ROOSEVELT AND DE GAULLE: Allies in Conflict: A Personal Memoir

By

Pub Date: Jan. 18th, 1987
Publisher: Free Press/Macmillan

As WW II Free France's man in N.Y.C., diplomat Aglion had a ringside view of FDR's testy relations with de Gaulle. War, he believes, provides fertile turf for ""disorganization, ambition, petty squabbles, and small-minded recriminations,"" and his detailed, often wry account of such behavior makes for entertaining but also sobering history. The two leaders had quite different agendas. Roosevelt used expediency to hasten the war along; his State Department treated the Vichy Government as legitimate well into 1942, wanting to keep France's navy and colonial empire neutral. De Gaulle, a renegade general who'd long opposed the Maginot Line strategy, wanted to lead a France-in-exile with an army to fight alongside the US and U.K. Churchill gave him a home and recognition, while the BBC gave him a microphone to rally the fractured empire. As a minor diplomat in Lebanon stung by his country's nearly instant surrender, Aglion heeded the radio call and was shipped to the US to recruit the sizable French population here to de Gaulle's cause. But he found three competing Free France ambassadors, an apt introduction to the confusion that would occupy him for five years. Though the US press and public warmed to Free France immediately, many French here remained wary of de Gaulle, even calling him an amateur dictator, and Roosevelt strongly disliked his nationalistic, imperious nature.

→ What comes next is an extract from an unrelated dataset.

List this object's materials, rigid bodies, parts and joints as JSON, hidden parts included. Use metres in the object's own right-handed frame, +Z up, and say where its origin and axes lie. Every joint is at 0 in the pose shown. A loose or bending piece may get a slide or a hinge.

De Gaulle's eventual choice for Washington ambassador, Adrien Tixier, proved to be a bag of worms. Aglion's duties ranged from aiding prominent refugees to starting a paper; from sugar-coating some of de Gaulle's less diplomatic comments to untangling the large mess caused by the defection to Free France of sailors from a ship under the military command of de Gaulle's rival-in-exile, General Giraud. In the end, of course, against Roosevelt's best or worst intentions, de Gaulle did return to France as the country's new leader. At times the deeper issues get lost in the maze of diplomatic infighting, but on the whole Aglion is a fine chronicler. (An earlier, French version of the book won the history award of the Academie Francaise in 1984.)